1992 film directed by Charles Band and Albert Band

Doctor Mordrid is a 1992 American superhero film directed by Albert and Charles Band, and starring Jeffrey Combs. The film was originally intended to be an adaptation of Marvel Comics' Doctor Strange, but the studio's rights expired during pre-production. Full Moon elected to still produce the movie, with the character renamed, and enough other changes made to avoid a lawsuit.

==Plot==
Anton Mordrid is a wizard sent to Earth by a being called the Monitor, to stop the evil wizard Kabal from opening the gate to Hell. Kabal needs the philosopher's stone and several alchemical elements to complete the spell and open the gate, unleashing his minions from the Fourth Dimension upon the Earth. Mordrid watches for signs of Kabal's presence for 150 years; as the time of their epic battle approaches, Mordrid assumes the role of a criminal psychologist, and becomes the mysterious landlord to Samantha Hunt, a research consultant to the police.

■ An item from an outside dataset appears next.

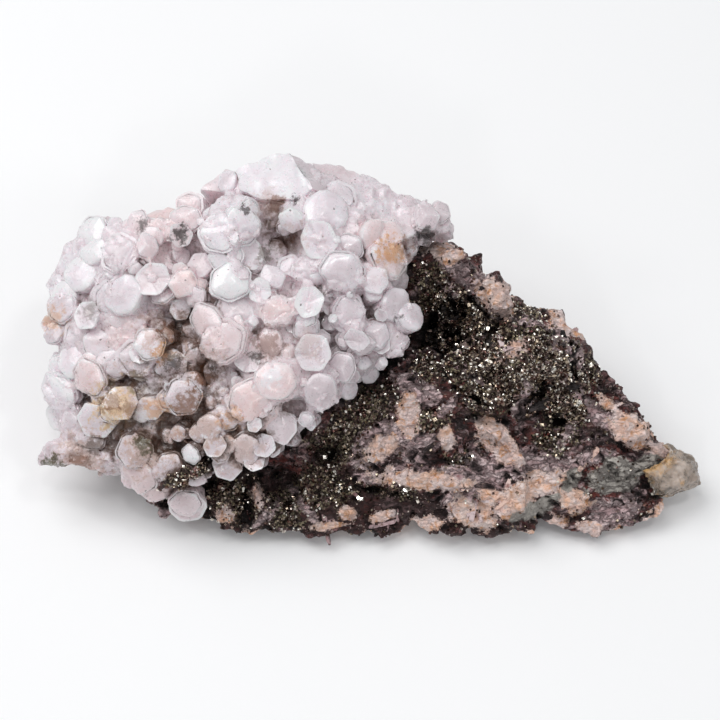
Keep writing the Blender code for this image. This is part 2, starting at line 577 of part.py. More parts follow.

Dr. Mordrid detects a series of thefts of the elements that Kabal is seeking, and Mordrid begins to search for his nemesis. Samantha is persistent in her attempts to penetrate Mordrid's secretive life. The battle for Earth spills over into the Magic Dimension where the gate is closely guarded by other good wizards. They are no match for Kabal, who defeats all but one of them. This survivor confirms Kabal's plans for Mordrid, and Mordrid returns to Earth to prepare his defenses. When Mordrid is arrested for murder, Samantha attempts to help prove his innocence. Mordrid reveals his true nature and his mission to her, and she agrees to help him escape.

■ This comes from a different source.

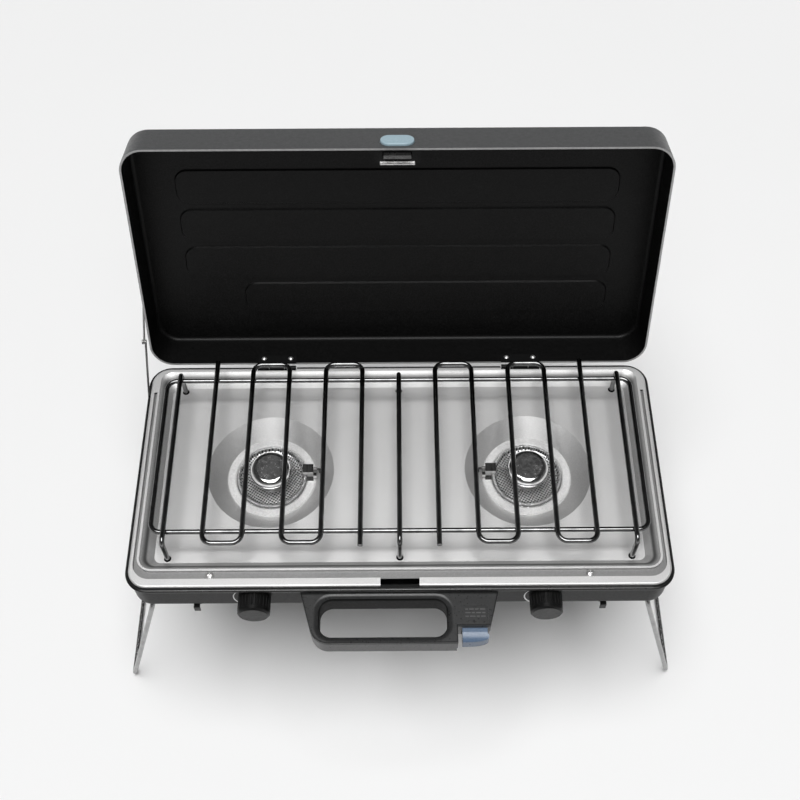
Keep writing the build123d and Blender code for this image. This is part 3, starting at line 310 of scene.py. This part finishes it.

In the final showdown, Kabal and Mordrid do battle within the Cosmopolitan Museum with Kabal animating the Tyrannosaurus skeleton on display to threaten several police officers while he opens the portals to his demonic realm. Mordrid animates a nearby mastodon skeleton to battle the dinosaur while he deals with Kabal. Using his wits and his magical power, Mordrid narrowly manages to vanquish Kabal by having the mastodon impale him on its tusk while he's distracted, preventing the destruction of reality as we know it. His mission accomplished, Mordrid is called by The Monitor to cross over once again into the Magic Dimension and leave the Earth behind. Later that year on Christmas, he returns to Earth and spends time with Samantha, inviting her to come with him should he be called away again.

==Cast==
- Jeffrey Combs as Dr. Anton Mordrid
- Yvette Nipar as Samantha Hunt
- Jay Acovone as Tony Gaudio
- Brian Thompson as Kabal
- Keith Coulouris as Adrian
- Ritch Brinkley as Gunner
- Pearl Shear as Sara Golden
- Murray Rubin as Mr. Berstein
- Jeff Austin as Detective Levitz
- John Apicella as Morrie
- Julie Michaels as Irene
- Mark Phelan as Officer 1
- Kenn Scott as Officer 2
- Scott Roberts as Fireman
- Steven Marca as Newscaster
- Jonathan Kruger as Armored Car Driver

==Production==
The film was produced by Charles Band and co-directed by Band and his father, Albert Band. It was written by C. Courtney Joyner and released by Full Moon Features. The Bands, which previously made successful B-films such as Robot Jox and Re-Animator, had used their influence to get a license to produce a Doctor Strange film from Marvel Entertainment. Pre-production took long enough that by the start of production, the Bands had lost the license. Rather than scrap what they had done, they rebranded the film as Doctor Mordrid and made changes to the plot to avoid the copyright problems with Doctor Strange.

Some sources claim the movie was never intended to be based on Doctor Strange. The main character was reportedly going to be called "Doctor Mortalis" when Empire International Pictures had the project, and concept art was created by Jack Kirby.

==Release==
Doctor Mordrid was released direct to video on VHS in 1992. The film received a DVD release in 2012. The film was released on Blu-ray for the first time in 2014. In 2017, a collector’s edition steelbook was released exclusively in Germany, including both Blu-ray and DVD copies of the film along with new bonus features.

==Legacy==
The film was featured on Season 13 of the cult TV series Mystery Science Theater 3000 on June 10, 2022.

==Canceled sequels==
Two sequels were planned for Doctor Mordrid, titled Doctor Mordrid II: Crystal Hell and Doctor Mordrid III: Shadow Queen. Reportedly, both films were scrapped after Full Moon Features ended its distribution deal with Paramount Pictures in 1995.

==Other media==
Dr Mordrid appears in the third issue of Dollman Kills the Full Moon Universe, a crossover comic featuring Brick Bardo from Dollman tracking down different Full Moon monsters and villains to kill, published by Full Moon Comix in 2018.